All of us should have time for dancing, reading, singing, praying, meditating, and resting. Exhaustion isn’t beautiful – nor is letting your heart and dreams become a void because of all the work you do.
Fill it – let others help fill it – but really, make time. Not just a once-a-month ordeal – make consistent time.
This time we spend nurturing our spirit through rest and exploration of our souls adds depth and purpose to our lives beyond our duties as a working adult.
Set aside 30 minutes a day to write that next song lyric, to practice that dance move, to sit and do breathing exercises, to take that walk, to do something more than checking off another thing on your list, to do something more than collapsing on the couch as your reward for exhaustion.
Taking care of yourself, even your daydreams, is so important. Do it for you – no one else – bring in small things at a time and make it a habit. Put a little extra cream in your coffee every now and then, and give yourself that time to be reflective on your heart rather than reflective on your credit card bill.
30 minutes to start with – each day. That’s all I ask – I don’t have time is not an excuse to ignore a huge part of our needs that our society has deemed a luxury rather than a necessity. I promise you’ll start to see changes in your energy levels and your happiness if you commit – it may feel a bit like a chore at first and may even be stressful to force yourself into “de-stressing” on the daily, but it’ll be worth it.

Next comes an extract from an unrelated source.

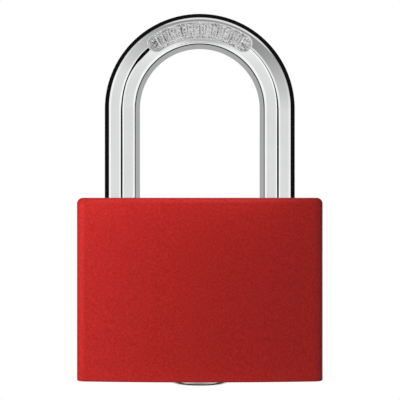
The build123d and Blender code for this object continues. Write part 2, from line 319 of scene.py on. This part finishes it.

Life is upkeep, but it shouldn’t have to just be upkeep. It should be up lifting (that space in between up and lifting is intentional), as we rise to conquer each day, lifting us closer to our goals and aspirations. I know every day will not be met with an “uplifting” attitude, but at the very least, I hope it can be met with a collective calm, where there is a balance between work, play, and rest…where the scales are level and where we work to progress ourselves both professionally and personally in each day we live.
That, I believe, is a great dream to work toward.